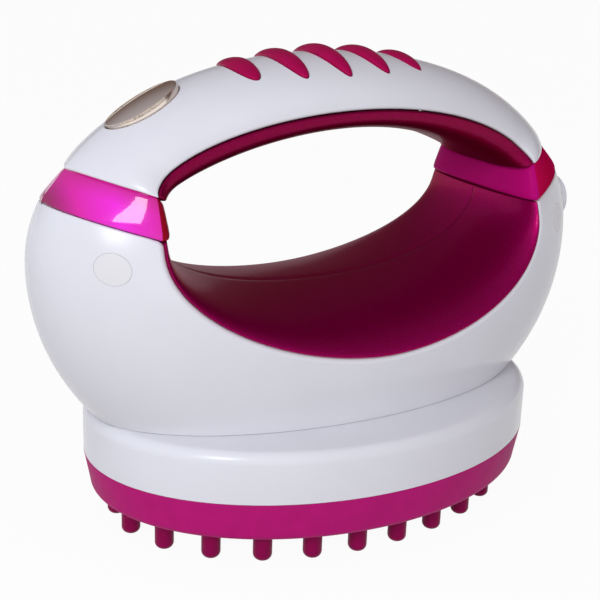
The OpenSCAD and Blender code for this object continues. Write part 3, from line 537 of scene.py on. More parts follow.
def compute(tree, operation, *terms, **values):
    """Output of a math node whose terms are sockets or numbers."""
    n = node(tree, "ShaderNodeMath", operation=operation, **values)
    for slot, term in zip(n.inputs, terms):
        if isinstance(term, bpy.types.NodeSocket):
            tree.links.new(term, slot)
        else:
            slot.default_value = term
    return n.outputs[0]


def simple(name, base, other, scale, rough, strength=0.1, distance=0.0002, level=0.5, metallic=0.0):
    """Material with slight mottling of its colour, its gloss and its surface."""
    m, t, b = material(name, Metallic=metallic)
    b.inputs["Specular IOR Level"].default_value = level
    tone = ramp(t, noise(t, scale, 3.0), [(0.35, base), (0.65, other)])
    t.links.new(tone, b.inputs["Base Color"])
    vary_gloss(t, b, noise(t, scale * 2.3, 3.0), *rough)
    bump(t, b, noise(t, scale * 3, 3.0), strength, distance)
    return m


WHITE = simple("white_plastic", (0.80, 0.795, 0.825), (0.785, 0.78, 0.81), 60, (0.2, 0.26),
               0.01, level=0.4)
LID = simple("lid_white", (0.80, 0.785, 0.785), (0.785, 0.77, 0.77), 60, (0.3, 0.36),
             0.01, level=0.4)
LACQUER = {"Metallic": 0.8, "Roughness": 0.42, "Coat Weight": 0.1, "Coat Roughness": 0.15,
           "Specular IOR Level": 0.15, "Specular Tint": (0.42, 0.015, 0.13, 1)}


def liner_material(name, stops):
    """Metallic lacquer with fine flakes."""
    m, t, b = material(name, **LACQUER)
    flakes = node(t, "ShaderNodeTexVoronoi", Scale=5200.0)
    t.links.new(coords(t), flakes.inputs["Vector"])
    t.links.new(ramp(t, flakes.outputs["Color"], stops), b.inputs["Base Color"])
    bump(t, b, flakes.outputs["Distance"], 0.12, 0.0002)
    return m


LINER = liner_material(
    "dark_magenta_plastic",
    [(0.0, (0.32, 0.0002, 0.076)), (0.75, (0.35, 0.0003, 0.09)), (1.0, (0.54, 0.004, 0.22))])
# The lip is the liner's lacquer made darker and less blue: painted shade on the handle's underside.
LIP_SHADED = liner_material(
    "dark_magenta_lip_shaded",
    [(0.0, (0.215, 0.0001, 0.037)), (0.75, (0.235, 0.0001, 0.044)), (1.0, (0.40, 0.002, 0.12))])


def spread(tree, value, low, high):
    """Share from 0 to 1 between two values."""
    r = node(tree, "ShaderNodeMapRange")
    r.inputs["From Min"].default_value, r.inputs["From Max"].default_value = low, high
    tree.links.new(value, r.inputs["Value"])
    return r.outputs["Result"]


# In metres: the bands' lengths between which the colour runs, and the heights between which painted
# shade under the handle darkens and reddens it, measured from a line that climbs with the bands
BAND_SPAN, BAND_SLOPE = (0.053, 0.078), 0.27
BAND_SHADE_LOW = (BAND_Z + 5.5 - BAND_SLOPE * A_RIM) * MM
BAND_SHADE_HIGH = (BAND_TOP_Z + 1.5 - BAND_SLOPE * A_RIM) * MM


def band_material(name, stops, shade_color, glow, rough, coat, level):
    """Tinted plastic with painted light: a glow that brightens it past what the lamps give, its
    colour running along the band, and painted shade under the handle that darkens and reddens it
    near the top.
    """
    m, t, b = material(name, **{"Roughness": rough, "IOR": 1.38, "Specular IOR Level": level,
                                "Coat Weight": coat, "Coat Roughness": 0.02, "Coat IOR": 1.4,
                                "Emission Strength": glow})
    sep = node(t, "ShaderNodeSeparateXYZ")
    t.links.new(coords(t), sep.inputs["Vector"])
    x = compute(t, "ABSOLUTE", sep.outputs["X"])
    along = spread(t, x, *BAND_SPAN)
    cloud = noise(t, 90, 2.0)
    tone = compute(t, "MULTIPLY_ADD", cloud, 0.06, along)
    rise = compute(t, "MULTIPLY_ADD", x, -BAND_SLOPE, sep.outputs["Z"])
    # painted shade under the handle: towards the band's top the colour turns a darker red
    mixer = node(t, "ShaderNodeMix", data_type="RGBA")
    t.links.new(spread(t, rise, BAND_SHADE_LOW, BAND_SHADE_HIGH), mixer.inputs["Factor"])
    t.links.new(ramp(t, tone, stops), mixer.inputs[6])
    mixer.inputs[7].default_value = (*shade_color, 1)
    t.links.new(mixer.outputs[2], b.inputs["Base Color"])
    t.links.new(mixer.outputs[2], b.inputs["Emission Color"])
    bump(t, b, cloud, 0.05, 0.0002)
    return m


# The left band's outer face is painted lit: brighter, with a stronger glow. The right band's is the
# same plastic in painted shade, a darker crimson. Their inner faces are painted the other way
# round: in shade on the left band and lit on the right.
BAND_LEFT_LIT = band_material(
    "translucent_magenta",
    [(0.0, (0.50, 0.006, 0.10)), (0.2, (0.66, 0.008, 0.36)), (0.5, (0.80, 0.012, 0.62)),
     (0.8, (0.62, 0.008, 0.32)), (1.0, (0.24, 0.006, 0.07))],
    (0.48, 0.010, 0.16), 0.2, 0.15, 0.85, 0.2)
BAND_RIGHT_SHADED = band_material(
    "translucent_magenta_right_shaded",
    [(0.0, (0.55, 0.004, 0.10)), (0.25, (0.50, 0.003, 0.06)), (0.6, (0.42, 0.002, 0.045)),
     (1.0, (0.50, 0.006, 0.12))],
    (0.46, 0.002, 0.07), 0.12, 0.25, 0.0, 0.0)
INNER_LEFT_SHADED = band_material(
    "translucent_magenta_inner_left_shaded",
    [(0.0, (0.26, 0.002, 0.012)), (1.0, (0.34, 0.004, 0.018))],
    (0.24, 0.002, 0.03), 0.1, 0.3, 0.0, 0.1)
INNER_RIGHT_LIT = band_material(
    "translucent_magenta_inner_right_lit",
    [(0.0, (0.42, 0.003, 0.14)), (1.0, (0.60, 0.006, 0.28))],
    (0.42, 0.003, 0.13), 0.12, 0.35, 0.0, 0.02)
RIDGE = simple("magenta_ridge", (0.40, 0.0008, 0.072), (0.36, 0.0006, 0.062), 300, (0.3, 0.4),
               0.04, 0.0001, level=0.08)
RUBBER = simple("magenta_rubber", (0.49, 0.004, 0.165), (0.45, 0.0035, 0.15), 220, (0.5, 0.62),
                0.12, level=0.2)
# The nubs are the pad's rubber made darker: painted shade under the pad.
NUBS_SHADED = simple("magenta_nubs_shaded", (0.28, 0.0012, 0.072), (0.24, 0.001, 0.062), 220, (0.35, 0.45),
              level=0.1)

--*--

Stated goal - Please write out the material word for word from its first line through the line holding "return n.outputs[0]", including both, and no line past it.

Answer -
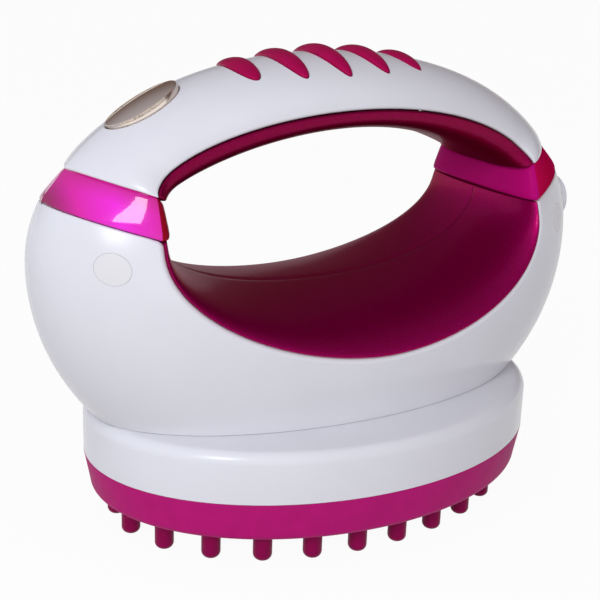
The OpenSCAD and Blender code for this object continues. Write part 3, from line 537 of scene.py on. More parts follow.
def compute(tree, operation, *terms, **values):
    """Output of a math node whose terms are sockets or numbers."""
    n = node(tree, "ShaderNodeMath", operation=operation, **values)
    for slot, term in zip(n.inputs, terms):
        if isinstance(term, bpy.types.NodeSocket):
            tree.links.new(term, slot)
        else:
            slot.default_value = term
    return n.outputs[0]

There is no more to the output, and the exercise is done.